Villeneuve was locking his tyres but consistently made the corners’ apexes, he was right on the ragged edge. A lap later and Arnoux was past going into the first corner but Villeneuve stayed with him and made a superb diving move a lap later at the same corner. He locked all four wheels, smoke was pouring everywhere but he made it, an incredible move. The next lap around Arnoux made a move, again into turn 1, but wasn’t far enough alongside to cut the Ferrari off, he then dived through again, banging wheels, but ran wide, lost traction and Villeneuve again took the lead but only for another wheel-banger and Arnoux to get ahead once more. This didn’t last though because Villeneuve sneaked through at the following corner.

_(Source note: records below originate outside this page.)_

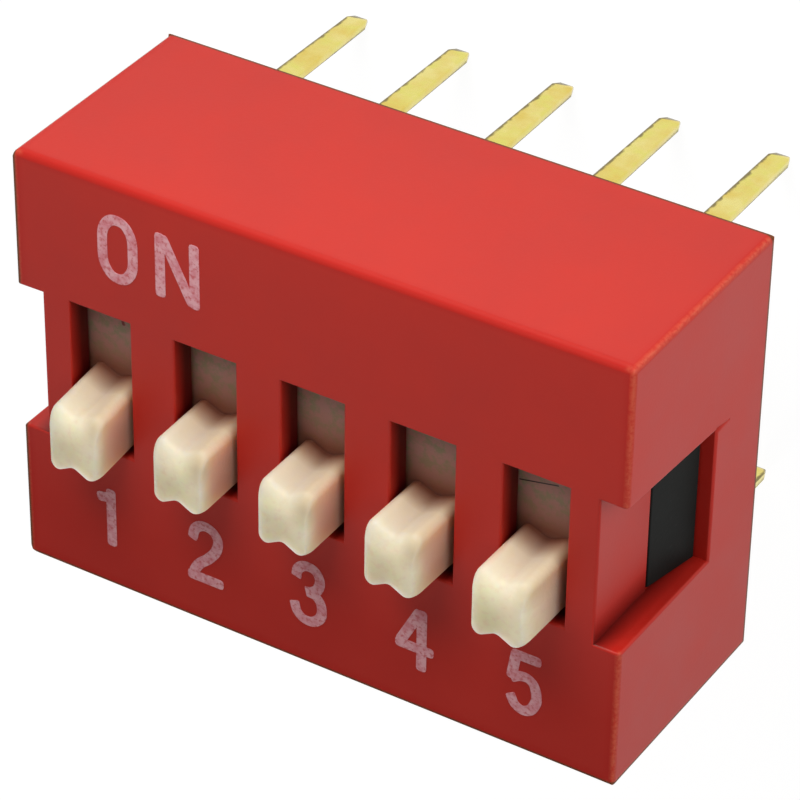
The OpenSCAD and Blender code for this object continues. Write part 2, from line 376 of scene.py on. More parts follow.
coverShape = {
    "cadRound": 0.185,               # reach of the CAD edges' rounding, which is taken off first
    "rounds": {"+Y+Z": 0.18, "+X+Z": 0.12, "+X+Y": 0.15, "-X+Y": 0.17, "-X-Y": 0.19},
    "mouthEdge": 0.06,               # radius at the mouths of the slots and recesses
    "cutEdge": 0.025,                # radius of all other edges
    "cuts": 4,
    "joined": 0.02,                  # points closer than this become one
    "nickY": 1.52, "nickLean": 0.05, "nickFrom": 1.95, "nickTo": 1.38,
    "nickWidth": 0.09, "nickDepth": 0.12, "nickTaper": 0.3,
    "recessFloor": 0.59, "ledgeY": -1.69,   # depth and lower side of an end recess
}
coverLook = {
    # the third colour is painted: a deeper, more saturated red along the long edges, for light that passes
    # through the rounded edges
    "red": (0.465, 0.018, 0.010), "deepRed": (0.43, 0.014, 0.008), "bandRed": (0.42, 0.004, 0.001),
    # on the next line: a painted highlight for the end edges, painted shade for the low edges, and painted
    # shade for the slots and recesses
    "line": (0.58, 0.12, 0.06), "rim": (0.11, 0.032, 0.006), "slotRed": (0.09, 0.001, 0.001),
    "specular": 0.29, "haze": (1.0, 0.95, 0.85),   # strength and tint of the plastic's shine
    "cloudScale": 420.0, "grainScale": 14000.0, "bump": 0.004,
    "roughSpan": (0.42, 0.50), "bandRough": 0.95,
    "bandReach": 0.27, "lineWidth": 0.13, "rimWidth": 0.085,
    "speckle": (13000.0, 2.0), "speckleRange": (0.35, 0.6, 0.2, 0.9),   # breaks up the painted highlight line
    "slotTop": 0.0, "slotFloor": 0.38,   # depths between which the slots' walls turn to painted shade
    # painted shade in the corner of an end recess: depth and height where it begins, and its reach and
    # strength
    "cornerFrom": 0.2, "cornerFoot": 1.85, "cornerReach": 0.6, "cornerDark": 0.88,
    "mattFrom": 4.5, "mattTo": -3.5, "matt": 0.72,   # along y, the face grows matt
    "slack": 0.02,                   # how far from a plane its look still holds
    # share, reach and tint of the light that passes through the skin
    "bleed": 0.25, "bleedReach": 0.2, "bleedColour": (1.0, 0.15, 0.1),
}


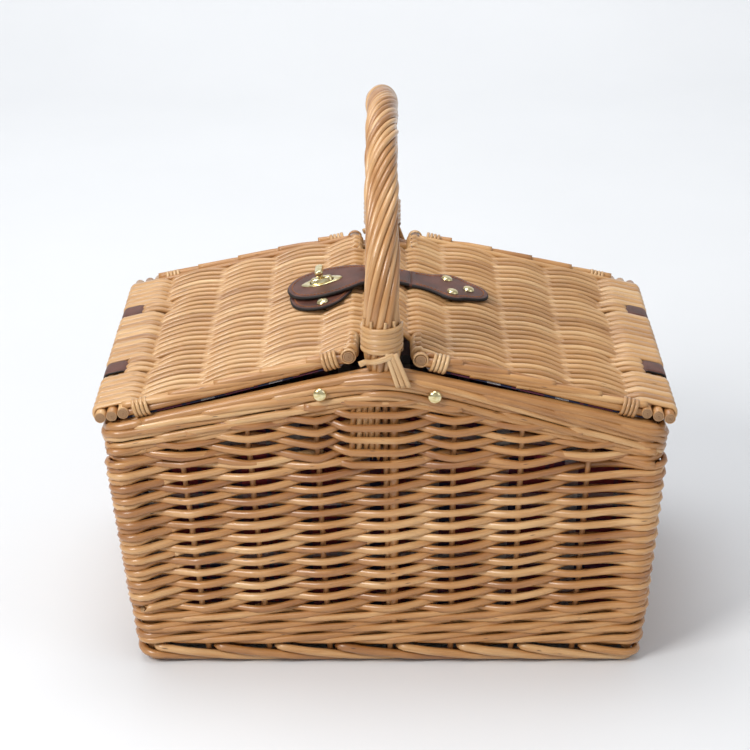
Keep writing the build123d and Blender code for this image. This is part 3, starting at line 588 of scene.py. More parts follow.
bundle = Bundle()
for side, middle_u in ((-1, CENTRE), (1, CORNERS[2] + CENTRE)):
    rows = int((PEAK_Z - RIM_DROP - RAND_TOP) / GABLE_PITCH) + 3
    for row in range(rows):
        level = RAND_TOP - 0.5 * MM + row * GABLE_PITCH
        half_span = (PEAK_Z - RIM_DROP + 10 * MM - level) / SLOPE
        half_u = min(half_span / half_w(level), 1.0) * CENTRE
        if half_u < 0.6:
            continue
        u = np.arange(-half_u, half_u, 1 / ROUND_STEPS)
        step = past_liners(u, side) - row
        wave = np.cos(np.pi * step)
        slant = 1 - 2 * np.abs(np.mod(step, 2) - 1)
        wide = np.exp(-((u / 0.8) ** 2))
        swell = corner_swell(middle_u + u)
        z = level + 2.6 * MM * slant + 0.7 * MM * slow(u * 0.8, row + 300 + 50 * side)
        reach = (RAND_REACH + 0.9 * MM * wide) * wave * (1 + 0.4 * swell) + 1.6 * MM * swell
        points, normals = ring(middle_u + u, z, reach)
        bundle.rod(points, WEAVER_R * rng.uniform(0.88, 1.0), normals, flat=0.93, tone=rng.uniform(0.0, 0.65))
# Two plain rows finish each side wall under the rim.
for first, last in ((CORNERS[1], CORNERS[2]), (CORNERS[3], ROUND)):
    for row in range(2):
        u = np.arange(first - 1.0 - row, last + 1.0 + row, 1 / ROUND_STEPS)
        wave = np.cos(np.pi * (u - first + row))
        swell = corner_swell(u)
        z = RAND_TOP + (1.0 + 4.2 * row) * MM + 0.6 * MM * slow(u * 0.8, row + 400 + first)
        points, normals = ring(u, z, RAND_REACH * wave * (1 - swell) + 3.2 * MM * swell)
        bundle.rod(points, WEAVER_R * 0.94, normals, flat=0.93)
settle(bundle.piece("gable_rand_weave", BODY, END), "basket", "willow_weave")

# ---- Wale: rows of three rods, each in front of two stakes and behind one ----
WALE_ROWS = 3
WALE_R = 2.95 * MM
WALE_START = CORNERS[2] + 2
bundle = Bundle()
wale_bottom = FOOT_Z + 4.5 * MM
wale_pitch = (RAND_BOTTOM - 2.0 * MM - wale_bottom) / (WALE_ROWS - 0.3)
for row in range(WALE_ROWS):
    for lead in range(3):
        t = np.arange(0, ROUND - 1 + 0.01, 1 / ROUND_STEPS)
        u = WALE_START + t + lead + 1.37 * row
        phase = np.mod(t, 3)
        # Outside for two stakes, inside round the third, rising on the way.
        wave = np.interp(phase, [0, 0.55, 1.0, 1.9, 2.45, 3.0], [-1, 0.3, 1, 1, 0.3, -1])
        rise = np.interp(phase, [0, 0.45, 2.55, 3.0], [0.0, -0.72, 0.85, 0.0])
        z = wale_bottom + wale_pitch * (row + 0.15 + 0.52 * rise) + 0.5 * MM * slow(u, row * 3 + lead)
        swell = corner_swell(u)
        points, normals = ring(u, z, (RAND_REACH + 0.2 * MM) * wave + 2.6 * MM * swell)
        bundle.rod(points, WALE_R * rng.uniform(0.95, 1.06), normals, flat=0.95, tone=rng.uniform(0.1, 0.7))
settle(bundle.piece("lower_wale_rows", BODY, END), "basket", "willow_weave", "lower_wale")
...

They finished just a quarter of a second apart after swapping positions a barely-believable six times on the last lap alone.
You have to watch this battle to truly appreciate it, words do not do it justice.
Arnoux’s teammate, Jean-Pierre Jabouille, won the race after a fine drive but nobody remembers the Grand Prix for that. Pardon, Jean. Everybody remembers this race for what must surely be the most incredible battle in Formula 1 history.
This incredible drive and wheel-to-wheel racing skill by Gilles Villeneuve is why some consider him to be the best of all time. To say that about a driver that never became a world champion and only won six races may sound foolish but watch some of his races and your doubt will vanish. He was a very special talent.
This race was also notable as it was the first win for Renault and the first win for a turbocharged car in what would go on to become a staple feature on the grid. It was also a rare occasion where a French driver with a French car that had a French engine on French tyres had won the French Grand Prix. Vive la France!